- Material shown:
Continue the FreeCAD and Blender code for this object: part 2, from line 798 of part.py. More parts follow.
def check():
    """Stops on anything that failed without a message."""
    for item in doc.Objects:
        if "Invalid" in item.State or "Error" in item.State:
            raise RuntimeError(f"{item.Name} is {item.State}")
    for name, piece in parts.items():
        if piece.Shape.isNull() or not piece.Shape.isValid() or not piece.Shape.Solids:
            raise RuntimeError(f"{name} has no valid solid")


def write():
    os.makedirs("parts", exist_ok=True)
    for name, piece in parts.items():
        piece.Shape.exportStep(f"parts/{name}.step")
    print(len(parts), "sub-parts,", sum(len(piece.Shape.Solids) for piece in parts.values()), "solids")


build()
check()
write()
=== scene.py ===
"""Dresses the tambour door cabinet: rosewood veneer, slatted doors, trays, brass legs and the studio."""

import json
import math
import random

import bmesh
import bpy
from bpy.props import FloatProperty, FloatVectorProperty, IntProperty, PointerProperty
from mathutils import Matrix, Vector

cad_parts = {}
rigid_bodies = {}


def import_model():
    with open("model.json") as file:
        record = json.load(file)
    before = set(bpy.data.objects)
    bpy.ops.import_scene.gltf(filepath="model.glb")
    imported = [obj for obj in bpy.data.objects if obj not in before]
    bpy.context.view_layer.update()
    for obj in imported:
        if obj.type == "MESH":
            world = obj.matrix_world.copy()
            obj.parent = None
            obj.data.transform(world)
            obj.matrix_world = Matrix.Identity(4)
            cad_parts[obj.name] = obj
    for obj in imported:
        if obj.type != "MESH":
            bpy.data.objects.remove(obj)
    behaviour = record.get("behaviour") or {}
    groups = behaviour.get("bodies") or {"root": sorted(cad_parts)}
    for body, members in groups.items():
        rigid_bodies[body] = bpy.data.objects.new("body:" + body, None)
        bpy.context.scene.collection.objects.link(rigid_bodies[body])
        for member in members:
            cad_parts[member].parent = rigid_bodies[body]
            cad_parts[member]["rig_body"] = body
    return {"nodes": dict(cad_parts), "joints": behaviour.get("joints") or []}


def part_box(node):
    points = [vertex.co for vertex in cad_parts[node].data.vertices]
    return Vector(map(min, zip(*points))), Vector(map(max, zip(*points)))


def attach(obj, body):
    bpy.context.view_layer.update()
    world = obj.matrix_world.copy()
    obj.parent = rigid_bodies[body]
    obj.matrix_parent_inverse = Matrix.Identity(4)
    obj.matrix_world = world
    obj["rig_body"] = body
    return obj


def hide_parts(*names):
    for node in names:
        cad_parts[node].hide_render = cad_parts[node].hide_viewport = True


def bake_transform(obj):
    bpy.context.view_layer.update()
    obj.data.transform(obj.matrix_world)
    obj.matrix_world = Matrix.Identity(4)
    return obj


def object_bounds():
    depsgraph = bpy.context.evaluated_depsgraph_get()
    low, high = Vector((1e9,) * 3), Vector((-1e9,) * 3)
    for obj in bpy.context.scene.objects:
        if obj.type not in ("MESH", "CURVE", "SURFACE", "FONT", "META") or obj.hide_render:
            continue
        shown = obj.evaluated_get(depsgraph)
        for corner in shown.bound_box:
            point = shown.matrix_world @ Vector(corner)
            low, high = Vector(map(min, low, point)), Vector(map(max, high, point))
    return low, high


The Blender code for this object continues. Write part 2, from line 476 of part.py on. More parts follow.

- Exercise requirements: Repeat each record in full; every line must match exactly.

- Solution to the exercise:
Continue the FreeCAD and Blender code for this object: part 2, from line 798 of part.py. More parts follow.
def check():
    """Stops on anything that failed without a message."""
    for item in doc.Objects:
        if "Invalid" in item.State or "Error" in item.State:
            raise RuntimeError(f"{item.Name} is {item.State}")
    for name, piece in parts.items():
        if piece.Shape.isNull() or not piece.Shape.isValid() or not piece.Shape.Solids:
            raise RuntimeError(f"{name} has no valid solid")


def write():
    os.makedirs("parts", exist_ok=True)
    for name, piece in parts.items():
        piece.Shape.exportStep(f"parts/{name}.step")
    print(len(parts), "sub-parts,", sum(len(piece.Shape.Solids) for piece in parts.values()), "solids")


build()
check()
write()
=== scene.py ===
"""Dresses the tambour door cabinet: rosewood veneer, slatted doors, trays, brass legs and the studio."""

import json
import math
import random

import bmesh
import bpy
from bpy.props import FloatProperty, FloatVectorProperty, IntProperty, PointerProperty
from mathutils import Matrix, Vector

cad_parts = {}
rigid_bodies = {}


def import_model():
    with open("model.json") as file:
        record = json.load(file)
    before = set(bpy.data.objects)
    bpy.ops.import_scene.gltf(filepath="model.glb")
    imported = [obj for obj in bpy.data.objects if obj not in before]
    bpy.context.view_layer.update()
    for obj in imported:
        if obj.type == "MESH":
            world = obj.matrix_world.copy()
            obj.parent = None
            obj.data.transform(world)
            obj.matrix_world = Matrix.Identity(4)
            cad_parts[obj.name] = obj
    for obj in imported:
        if obj.type != "MESH":
            bpy.data.objects.remove(obj)
    behaviour = record.get("behaviour") or {}
    groups = behaviour.get("bodies") or {"root": sorted(cad_parts)}
    for body, members in groups.items():
        rigid_bodies[body] = bpy.data.objects.new("body:" + body, None)
        bpy.context.scene.collection.objects.link(rigid_bodies[body])
        for member in members:
            cad_parts[member].parent = rigid_bodies[body]
            cad_parts[member]["rig_body"] = body
    return {"nodes": dict(cad_parts), "joints": behaviour.get("joints") or []}


def part_box(node):
    points = [vertex.co for vertex in cad_parts[node].data.vertices]
    return Vector(map(min, zip(*points))), Vector(map(max, zip(*points)))


def attach(obj, body):
    bpy.context.view_layer.update()
    world = obj.matrix_world.copy()
    obj.parent = rigid_bodies[body]
    obj.matrix_parent_inverse = Matrix.Identity(4)
    obj.matrix_world = world
    obj["rig_body"] = body
    return obj


def hide_parts(*names):
    for node in names:
        cad_parts[node].hide_render = cad_parts[node].hide_viewport = True


def bake_transform(obj):
    bpy.context.view_layer.update()
    obj.data.transform(obj.matrix_world)
    obj.matrix_world = Matrix.Identity(4)
    return obj


def object_bounds():
    depsgraph = bpy.context.evaluated_depsgraph_get()
    low, high = Vector((1e9,) * 3), Vector((-1e9,) * 3)
    for obj in bpy.context.scene.objects:
        if obj.type not in ("MESH", "CURVE", "SURFACE", "FONT", "META") or obj.hide_render:
            continue
        shown = obj.evaluated_get(depsgraph)
        for corner in shown.bound_box:
            point = shown.matrix_world @ Vector(corner)
            low, high = Vector(map(min, low, point)), Vector(map(max, high, point))
    return low, high


The Blender code for this object continues. Write part 2, from line 476 of part.py on. More parts follow.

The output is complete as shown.